MAP protocol is backed by IEEE Blockchain and Certik. If you don’t know who IEEE is, they’re responsible for setting the standards you’re using right now for bluetooth and wifi.

This is a very elegant and interesting solution that scales horizontally as well. There are vault contracts on each supported chain and these contracts can support routing between multiple MAP Relay chains.

If you couple this with the SUAVE mempool / block builder chain coming out from flashbots (link to my article here) then you have an elegant solution where large liquidity can move between chains in a MEV minimized way. The team has not expressed an interest in doing so as of writing this article.

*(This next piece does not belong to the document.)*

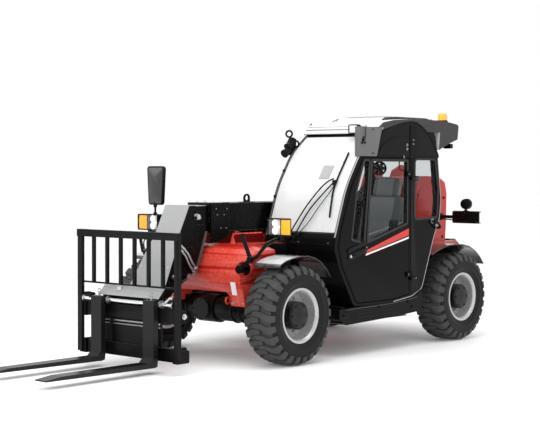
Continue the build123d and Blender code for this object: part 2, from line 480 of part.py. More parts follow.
# name: base pin, rod eye, barrel radius, rod radius, barrel length, eye width
CYLINDERS = {
    "lift": (LIFT_BASE, LIFT_HEAD, 52.0, 32.0, 985.0, 70.0),
    "tilt": (TILT_BASE, TILT_LUG, 36.0, 20.0, 500.0, 60.0),
}
for cyl_name, (base, eye_at, barrel_r, rod_r, barrel_len, eye_w) in CYLINDERS.items():
    span = hypot(eye_at[0] - base[0], eye_at[1] - base[1])
    p60 = along(base, eye_at, 55)
    end = along(base, eye_at, barrel_len)
    tip = along(base, eye_at, span - PIN_R - 8)
    rod_in = along(base, eye_at, 112)
    with BuildPart() as barrel:
        bar((p60[0], BOOM_Y, p60[1]), (end[0], BOOM_Y, end[1]), barrel_r)
        bar((base[0], BOOM_Y, base[1]), (p60[0], BOOM_Y, p60[1]), PIN_R + 12)
        cross_pin(base[0], base[1], BOOM_Y - eye_w / 2, BOOM_Y + eye_w / 2, PIN_R + 20)
        past = along(base, eye_at, barrel_len + 5)
        near = along(base, eye_at, 80)
        bar((near[0], BOOM_Y, near[1]), (past[0], BOOM_Y, past[1]), rod_r + 0.3, mode=Mode.SUBTRACT)
        cross_pin(base[0], base[1], BOOM_Y - 60, BOOM_Y + 60, PIN_R + FIT, mode=Mode.SUBTRACT)
    save(cyl_name + "_barrel", barrel.part)
    with BuildPart() as rod:
        bar((rod_in[0], BOOM_Y, rod_in[1]), (tip[0], BOOM_Y, tip[1]), rod_r)
        # the eye is open so that it may leave its pin
        cross_pin(eye_at[0], eye_at[1], BOOM_Y - eye_w / 2, BOOM_Y + eye_w / 2, PIN_R + 20)
        cross_pin(eye_at[0], eye_at[1], BOOM_Y - 60, BOOM_Y + 60, PIN_R + 1.0, mode=Mode.SUBTRACT)
    save(cyl_name + "_rod", rod.part)

# ================================================================ carriage, guard and forks
CAR_X0, CAR_X1 = 985.0, 1030.0
with BuildPart() as carriage:
    # rails:  z0, z1
    for z0, z1 in ((395, 500), (95, 195)):
        block(CAR_X0, CAR_X1, -500, 500, z0, z1)
    block(CAR_X0, CAR_X0 + 20, -330, 330, 190, 400)
    for y0, y1 in ((-530, -500), (500, 530)):
        plate([(921, 85), (1045, 85), (1045, 205), (921, 205)], y0, y1, radius=10)
        plate([(921, 385), (1045, 385), (1045, 575), (CAR_X0, 575), (CAR_X0 - 10, 500), (921, 480)], y0, y1, radius=10)
    # lugs to the boom head and to the tilt cylinder, inside the head's side plates
    for side in (-1, 1):
        plate([(CAR_X0 + 5, 160), (CAR_X0 + 5, 480), (890, 450), (815, 428), (793, 385), (815, 250), (850, 215)],
              *sorted((BOOM_Y + side * 78, BOOM_Y + side * 98)), radius=10)
        # the pin is left out between the lugs: the rod's eye drifts there
        cross_pin(TILT_LUG[0], TILT_LUG[1], *sorted((BOOM_Y + side * 45, BOOM_Y + side * 98)), PIN_R)
    # sloping cover plate over the fork bar
    block(CAR_X0, CAR_X0 + 15, -340, 340, 495, 604)
    plate([(958, 642), (970, 642), (1040, 566), (1026, 566)], -350, 345)
    cross_pin(TILT[0], TILT[1], -300, 100, 30 + PIVOT_PLAY, mode=Mode.SUBTRACT)
    for y in (-470, 470):
        block(1020, 1048, y - 30, y + 30, 500, 560)
    cross_pin(1046, 530, -506, 506, 16 + FIT, mode=Mode.SUBTRACT)
with BuildPart() as fork_bar:
    cross_pin(1046, 530, -505, 505, 16)
GUARD_W, GUARD_Z0, GUARD_Z1 = 580.0, 100.0, 1080.0
with BuildPart() as load_guard:
    block(1031, 1069, -GUARD_W, GUARD_W, GUARD_Z1 - 58, GUARD_Z1)
    for y in (-GUARD_W, GUARD_W - 50):
        block(1031, 1061, y, y + 50, GUARD_Z0, GUARD_Z1)
    block(1035, 1049, -GUARD_W, GUARD_W, 652, 666)
    for k in range(6):
        y = -GUARD_W + 25 + (k + 1) * (2 * GUARD_W - 50) / 7
        block(1035, 1057, y - 14, y + 14, 655, GUARD_Z1 - 40)
    for z0, z1 in ((400, 495), (100, 190)):
        for y0, y1 in ((-GUARD_W, -531), (531, GUARD_W)):
            block(1031, 1045, y0, y1, z0, z1)
FORK_Y, FORK_W, FORK_TIP = 300.0, 120.0, 2150.0
with BuildPart() as forks:
    for y in (-FORK_Y, FORK_Y):
        plate([(1064, 560), (1064, 90), (1068, 55), (1100, 48), (FORK_TIP, 58), (FORK_TIP, 68), (2000, 85), (1150, 85), (1110, 125), (1110, 560)],
              y - FORK_W / 2, y + FORK_W / 2, radius=5)
        # hanger eye round the bar
        block(1020, 1066, y - 35, y + 35, 508, 556)
        cross_pin(1046, 530, y - 60, y + 60, 16.05, mode=Mode.SUBTRACT)

# ================================================================ lamps, mirror, beacon
with BuildPart() as lamp_brackets:
    for side in (-1, 1):
        # clamp in the boss pocket, post up to the boom side, arm out to the lamp
        bar((171, side * 475, 764), (300, side * 475, 764), 24)
        bar((283, side * 475, 764), (283, side * 600, 850), 17)
        bar((283, side * 600, 850), (283, side * 505, 1042), 17)
        tube([(283, side * 590, 848), (276, side * 655, 866), (236, side * 728, 976), (160, side * 735, 1000),
              (95, side * 735, 1012)], 14, 18)
        block(78, 112, *sorted((side * 705, side * 765)), 1002, 1034.5)
    bar((95, -690, 1175.5), (95, -690, 1254), 9)
with BuildPart() as front_lamps:
    for side in (-1, 1):
        block(42, 122, *sorted((side * 635, side * 885)), 1035, 1175)
    fillet(front_lamps.edges().filter_by(Axis.X), radius=8)
with BuildPart() as mirror:
    slab([(-588, 1255), (-775, 1255), (-785, 1590), (-578, 1590)], 72, 118, radius=25)
with BuildPart() as tail_lamps:
    for side in (-1, 1):
        block(-2602, -2546, *sorted((side * 601, side * 896)), 1065, 1180)
        bar((-2574, side * 735, 1178), (-2574, side * 735, 1205), 14)
        bar((-2610, side * 735, 1246), (-2538, side * 735, 1246), 50)
with BuildPart() as beacon:
    bar((-2155, 750, 2004.5), (-2155, 750, 2018), 50)
    bar((-2155, 750, 2018), (-2155, 750, 2085), 44)
with BuildPart() as corner_pod:
    plate([(-770, 1678), (-1012, 1678), (-1084, 1926), (-770, 1926)], 700, 900, radius=15)
    with BuildSketch(Plane((AXLE_X, 0, 1600))) as pod_plan:
        with BuildLine():
            FilletPolyline((-790, 800), (-790, 846.5), (-994, 868), (-1110, 868), (-1110, 768), (-880, 768), radius=8, close=True)
        make_face()
    extrude(pod_plan.sketch, amount=400, mode=Mode.INTERSECT)
    plate(CAB_LINE, 600, CAB_Y1, mode=Mode.SUBTRACT, radius=CAB_RADII)
    plate([(x + 3, z) for x, z in ARCH], CAB_Y1 - 7, CAB_Y1 + 30, mode=Mode.SUBTRACT, radius=10)
with BuildPart() as work_lamps:
    block(-995, -938, 612, 712, 1872, 1952)
    block(-2232, -2182, 740, 820, 1762, 1806)

for piece in ("chassis_frame", "front_chassis", "rear_counterweight", "fuel_tank_cover", "hydraulic_tank",
              "fenders", "cab_frame", "windshield", "cab_windows", "cab_roof", "cab_door",
              "door_glass", "seat", "dashboard", "steering_wheel", "side_step", "engine_block", "engine_tray",
              "engine_hood", "exhaust_pipe", "outer_boom", "inner_boom", "head_cover", "carriage", "fork_bar",
              "load_guard", "forks", "lamp_brackets", "front_lamps", "mirror", "tail_lamps", "beacon",
              "corner_pod", "work_lamps"):
    save(piece, globals()[piece].part)
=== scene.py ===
import bpy, bmesh, json, math
from math import sin, cos, pi, radians
from mathutils import Vector, Matrix


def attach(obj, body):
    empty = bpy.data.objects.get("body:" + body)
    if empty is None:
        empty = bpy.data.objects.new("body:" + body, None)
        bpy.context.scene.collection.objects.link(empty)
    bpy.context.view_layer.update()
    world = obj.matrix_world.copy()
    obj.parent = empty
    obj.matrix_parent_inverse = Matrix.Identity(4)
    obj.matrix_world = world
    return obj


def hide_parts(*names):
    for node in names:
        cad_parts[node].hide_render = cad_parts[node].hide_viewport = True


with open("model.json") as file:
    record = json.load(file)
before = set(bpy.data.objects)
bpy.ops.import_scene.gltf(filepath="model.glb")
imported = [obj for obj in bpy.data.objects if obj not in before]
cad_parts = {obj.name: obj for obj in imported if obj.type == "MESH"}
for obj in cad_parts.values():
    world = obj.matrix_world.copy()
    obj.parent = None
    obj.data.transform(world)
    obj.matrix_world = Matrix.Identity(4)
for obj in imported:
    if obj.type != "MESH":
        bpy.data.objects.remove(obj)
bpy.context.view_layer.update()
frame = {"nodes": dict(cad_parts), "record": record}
NODES, RECORD = frame["nodes"], frame["record"]
SLOT = {s["node"]: s["material_slot"] for s in RECORD["subparts"]}
BODY = {n: b for b, ns in RECORD["behaviour"]["bodies"].items() for n in ns}
AX = 0.350          # front axle x; tables below count x from the front axle
BY = -0.100         # boom centre line

# ------------------------------------------------------------------ materials
def nodes_of(name):
    m = bpy.data.materials.new(name)
    m.use_nodes = True
    nt = m.node_tree
    return m, nt, nt.nodes["Principled BSDF"]


def noise(nt, scale, detail=4.0, rough=0.55, stretch=None):
    tc = nt.nodes.new("ShaderNodeTexCoord")
    n = nt.nodes.new("ShaderNodeTexNoise")
    n.inputs["Scale"].default_value = scale
    n.inputs["Detail"].default_value = detail
    n.inputs["Roughness"].default_value = rough
    if stretch:
        mp = nt.nodes.new("ShaderNodeMapping")
        mp.inputs["Scale"].default_value = stretch
        nt.links.new(tc.outputs["Object"], mp.inputs["Vector"])
        nt.links.new(mp.outputs["Vector"], n.inputs["Vector"])
    else:
        nt.links.new(tc.outputs["Object"], n.inputs["Vector"])
    return n


def ramp(nt, src, stops):
    r = nt.nodes.new("ShaderNodeValToRGB")
    els = r.color_ramp.elements
    while len(els) < len(stops):
        els.new(0.5)
    for e, (pos, col) in zip(els, stops):
        e.position = pos
        e.color = (*col, 1) if isinstance(col, (tuple, list)) else (col, col, col, 1)
    nt.links.new(src, r.inputs["Fac"])
    return r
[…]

This is a slide from their lightpaper comparing to different solutions

Other Potential Architecture to Achieve Same Outcome

The only other way I currently see to be able to run trustless bridges would be with Intel SGX validating the transactions. But I still think there are issues with that approach as Avalanche’s bridge relies on the integrity of the Wardens sending them transactions to which the secure enclave signs. So you’re basically creating a multi party trusted setup which is what a blockchain is the best at solving by making that relationship trust minimized.

Criticisms of MAP Protocol

The MAP protocol is setup to be a general purpose chain in addition to performing the core bridging functionality. I think this is a mistake because this will cause unnecessary congestion of block space. This also creates confusion as the relay chains scale up as to which relay chain a particular DAPP is operating on.

Though on the flip side as a team that has taken no VC money, increasing the utility of the token seems like a wise move. Also the system is designed to scale horizontally. As blockspace becomes more expensive, a new chain can be spun up to alleviate that demand-driven pressure.

Conclusion

Cross chain bridging is a hard problem to solve, but I believe that the future of cross chain communication will be trust minimized and ideally we will see multi chain compatible solutions emerge such as the MAP Protocol, Cosmos and Antelope’s IBC.